Our soul has a door; it has gates. Lift up your heads, O gates, and be lifted up, eternal gates, and the King of glory will enter. If you open the gates of your faith, the King of glory will enter your house in the triumphal procession in honor of his passion. Holiness too has its gates. We read in Scripture what the Lord Jesus said through his prophet: Open for me the gates of holiness.

It is the soul that has its door, its gates. Christ comes to this door and knocks; he knocks at these gates. Open to him; he wants to enter, to find his bride waiting and watching.





Saturday 8 July 2017

Fourteenth Sunday 2017




 All things have been handed over to me by my Father. No one knows the Son except the Father, and no one knows the Father except the Son and anyone to whom the Son wishes to reveal him." Gospel for the 14th Sunday.












There are many in the world today who believe in God – Jews and Muslims for instance. So how are we to understand Jesus teaching in today’s gospel which seems to suggest only Christians can know God? The answer is found in two key words that Jesus uses – “knows” and “Father”.

To know someone implies person-to-person encounter. The word here is “gnosis”. I know for a fact that Justin Trudeau is the prime minister of Canada. I have been given a lot of information about him through other’s reports, but I cannot claim to really “know” him until I meet him, interact with him, spend time with him, experience him personally.
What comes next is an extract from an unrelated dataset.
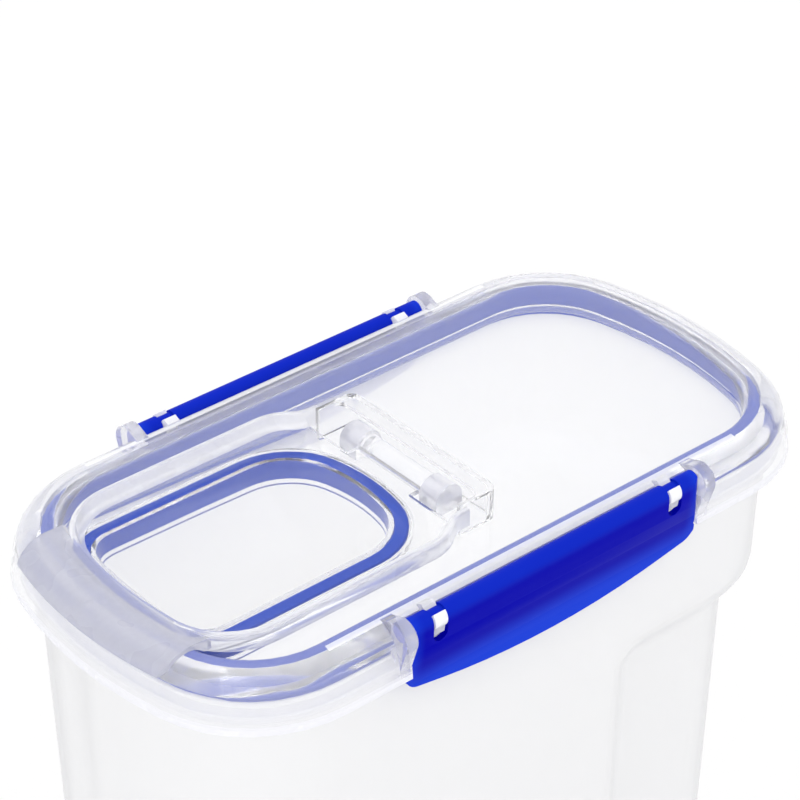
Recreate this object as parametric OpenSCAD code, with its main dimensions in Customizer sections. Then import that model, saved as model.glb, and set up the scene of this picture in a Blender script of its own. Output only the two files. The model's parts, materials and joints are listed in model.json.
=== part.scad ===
// Cereal container with a clipped lid and a flip-up pouring flap, in millimetres.
// +Z is up, +X runs from the pouring end to the grip end, and the origin is the
// centre of the outline at the level of the surface that the container stands on.

/* [Overall] */
// Length over the lid's skirt
lid_l = 237; // [200:1:290]
// Width over the lid's skirt
lid_w = 126.4; // [105:0.2:156]
// Height from the foot to the top of the hinge housing
total_h = 240; // [190:1:300]
// Radius of the four corners, at the skirt's edge
corner_r = 40; // [30:1:46]
// Radius of the bowed short ends, at the skirt's edge
end_bow_r = 140; // [110:1:220]

/* [Tub] */
// Wall thickness of the tub
tub_wall = 1.8; // [1.2:0.1:2.6]
// Draft of the tub's walls, in degrees
tub_draft = 1.3; // [0.5:0.1:2]
// Distance from the skirt's edge in to the tub's wall, below the flange
tub_inset = 7.6; // [7:0.1:9]
// Depth of the hand grip that runs round the rear end
grip_depth = 8.2; // [4:0.1:10]
// Distance from the middle of the tub to the front edge of the grip
grip_x = 31; // [20:1:45]
// Length over which the wall draws in at the front edge of the grip
grip_run = 15; // [10:1:20]
// Distance from the lid's shoulder down to the top edge of the grip
grip_top = 52; // [40:1:70]
// Height over which the wall draws in at the top edge of the grip
grip_drop = 17; // [12:1:22]
// Thickness of the flange that the clips catch
flange_t = 2.5; // [2:0.1:3.4]

/* [Lid] */
// Depth of the skirt below the lid's shoulder
skirt_h = 13.3; // [12.6:0.1:17]
// Height of the rim's crown above the shoulder
crown_h = 3.4; // [2.8:0.1:4.2]
// Width of the rim from the skirt's edge to the inner wall
rim_w = 14.4; // [14:0.1:16]
// Wall thickness of the lid
lid_wall = 1.4; // [1.2:0.1:1.8]
// Depth of the panel below the shoulder
panel_drop = 4.5; // [4.2:0.1:5.2]
// Thickness of the panel
panel_t = 1.6; // [1.2:0.1:2.2]

/* [Pouring flap] */
// Gap between the lid's inner wall and the flap's long sides
flap_gap = 8.6; // [6:0.1:12]
// Width of the floor between the flap's outer side and its seal
flap_border = 8; // [7:0.1:10]
// Length of the flap seal
pour_l = 88.6; // [70:0.2:100]
// Height of the flap's rim and of the hinge housing above the shoulder
flap_top = 5.4; // [4.8:0.1:6]
// Thickness of the flap's rim
flap_rim_t = 2.1; // [1.6:0.1:2.6]
// Thickness of the flap's floor
floor_t = 1.6; // [1.2:0.1:2]
// Depth of the plug that goes into the pouring opening
plug_h = 7.2; // [5:0.1:8]
// Half of the width of the thumb tab
tab_half_w = 33; // [24:0.5:36]

/* [Flap hinge] */
// Distance from the flap seal's rear edge to the hinge axis
hinge_back = 10.3; // [9.8:0.1:14]
// Radius of the flap's hinge barrel
barrel_r = 3.8; // [3.2:0.1:3.8]
// Radius of the hinge pins
pin_r = 2; // [1.5:0.1:2.4]
// Running clearance of a pin in its bore
pin_gap = 0.05; // [0.03:0.01:0.1]
// Length of each hinge post along the axis
post_l = 7.5; // [6:0.1:9]

/* [Clips] */
// Length of a clip
clip_l = 106.4; // [90:0.2:120]
// Radius of the rod that a clip turns on
rod_r = 2.3; // [1.8:0.1:2.6]
// Radius of the rolled top edge of a clip
clip_roll_r = 3; // [2.8:0.1:3.2]
// Thickness of a clip's plate
clip_t = 2; // [1.6:0.1:2.4]
// Height of a clip below its axis, at its middle
clip_h = 25.3; // [22:0.1:28]
// Distance from the middle of a clip to each hook
hook_x = 43.8; // [34:0.1:48]
// Width of a hook
hook_w = 4.2; // [3.4:0.1:5]
// How far a clip's catch reaches under the flange
catch_grip = 1; // [0.6:0.1:1.4]

/* [Hidden] */
$fn = 48;

// Clearances
fit = 0.3;
seat = 0.4;
overlap = 0.2;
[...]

The second key word Jesus uses is “Father”. To know God as your Father is profoundly more significant than knowing there is a God. Imagine someone who grew up never knowing their father – separated for some reason – then one day it happens, a man comes and stands in front of him as another says, “James, here is your father that you do not know.” James may know a lot about what fathers are to other people, but now he knows his father, and begins a whole new life with his father.

When Jesus says these words: “No one knows the Son except the Father, and no one knows the Father except the Son and anyone to whom the Son wishes to reveal him." This is what he means by "knows" – real, encounter, person-to-person, filial, tender, intimate, loving. The Hebrew word for Father is “Abba”.

One of my scripture teachers told a story of how this word Abba, hit home for him. He was visiting the Holy Land, and was in a busy marketplace. A little child was there with his father, shopping. Then the little boy lost sight of his father, and began to call out, “Abba, Abba, Abba, Abba, Abba”, (father, father, father,) – “here my son, here I am”, the father replied. It was then that the teacher appreciated in an intimate, personal way what Jesus meant by “… knowing the Father.”

We are like lost children who don’t know our true Father, our tender, loving and protecting Father, until that graced encounter, when Jesus says to us, “come now, look and see, here is Abba, your Father”.

 Do you know your Father, your heavenly Father? Is he your Abba, your loving, protecting, life-giving Father? If not, then ask Jesus to help you to know the Father as he knows him.